Otra cosa es si aciertan con su estrategia. Y no es que ponga en duda la eficacia preelectoral de su discurso cínico en buena parte de España. Las encuestas parece que, aun sin tenerla, de momento les dan la razón. Y como a las ratas de laboratorio, en un mecanismo de condicionamiento mecánico, al obtener respuestas placenteras, se van de la lengua como exacerbadamente va la pata del ratón a la palanca que dispensa el premio. Pero resulta que fue este tipo de descontrol lo que los echó de la Moncloa. No sólo el 11-M, sino durante toda la segunda mitad -por lo menos- de su segunda legislatura con mayoría absoluta. Las mentiras del 11-M no colaron, pero sí lo habían hecho las anteriores, como aquella del supuesto pacto de ETA con Carod-Rovira.

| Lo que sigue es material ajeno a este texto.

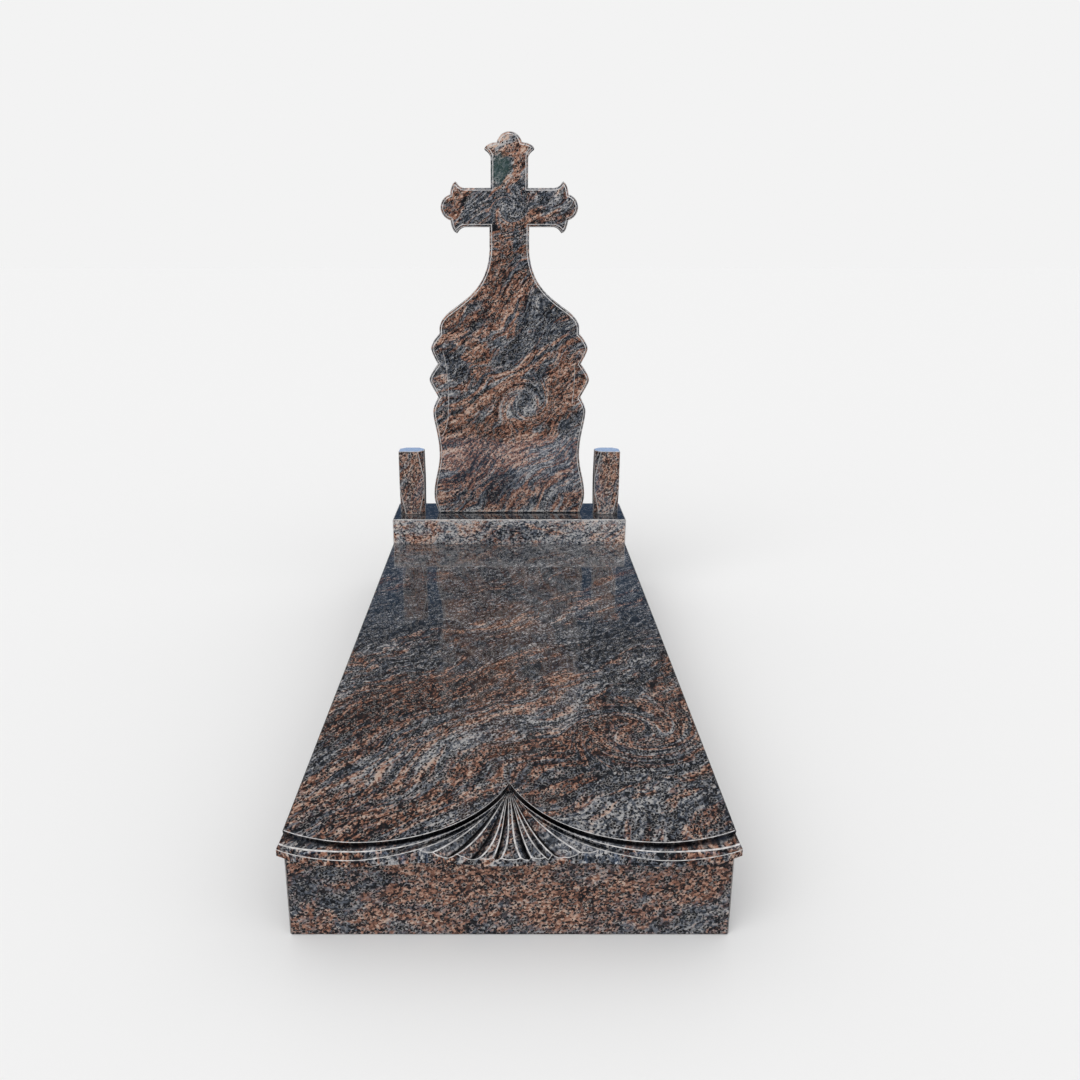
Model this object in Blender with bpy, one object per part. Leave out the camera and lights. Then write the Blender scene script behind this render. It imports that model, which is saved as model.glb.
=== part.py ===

Y a eso voy. El drama del Partido Popular es que está atrapado en una lógica perversa, en la que la exacerbación de su idea de España es lo que la hace realmente imposible. Me explico: cuanto más excita Aznar su proyecto uniformista, más expulsa de él a una parte sustancial de lo que pretende primero amarrar y después deglutir. Si el independentismo catalán dobló su representación entre 1999 y 2003 en el Parlament de Catalunya se debió, en buena parte, a la inteligencia política de su posición moderada, constructiva y gradualista que lo situó en una centralidad que rompía con los ejes clásicos del análisis político. Pero creo que ni ellos se engañan sobre hasta qué punto Aznar ayudó a situar al independentismo en el centro de la política catalana. Del mismo modo, ERC pasó de dos a ocho diputados en las Cortes españolas en el 2004 gracias al linchamiento y posterior victimización de Carod-Rovira que los aparatos de propaganda del PP brindaron generosamente a este partido.
Algo parecido se podría decir de lo ocurrido en el País Vasco. Cuando el bloque perversamente llamado constitucional se pasó de la raya en las elecciones vascas del año 2000, consiguieron lo que podría llamarse la legislatura dorada del lehendakari Juan José Ibarretxe, en la que consiguió consolidar su liderazgo político y social. Quien retiró el plan y, al menos públicamente, ha retirado del protagonismo de la escena vasca a Ibarretxe y a su plan, para bien de unos y mal de otros, no fue Aznar, sino que ha sido Rodríguez Zapatero.
Desde el punto de vista catalán, el nacionalismo exacerbado del PP de Aznar y sus actuales colaboradores, incluidos ya sin ninguna duda Rajoy y Piqué, es el que marca la máxima distancia política imaginable entre Catalunya y España. En Catalunya es inimaginable que un partido político que no se resigne a la marginalidad pueda tener a alguien que diga que los golpistas del 23-F eran gente de buena voluntad. En Catalunya es imposible que un partido que no apueste por ser extraparlamentario pueda dar a entender que no quiere la paz a ningún precio cuando sostiene que la paz, al contrario de todas las demás paces conocidas, no debe negociarse. Aznar, y el PP, además, saben que rechazando el Estatut que ahora se discute se enfrentan al 90% de la voluntad política expresada democráticamente y que está pactando, siguiendo los caminos constitucionales, con la voluntad democrática mayoritaria de los españoles.
En fin que, ahora sí, con pruebas objetivas, puede decirse que, para su desgracia, la lógica perversa del PP reside en que cuanto más avanza su propuesta unitarista y su discurso mendaz, más se acentúa la división entre los pueblos y naciones que actualmente configuran España. Algunos podrían pensar que me alegro por ello. De ninguna manera: consideraría una verdadera desgracia que, algún día, una nación catalana libre estuviera en deuda con el PP de José María Aznar. Aquí, los únicos que se descojonan cada vez que anuncian calamidades son los líderes del PP. ¿Por qué?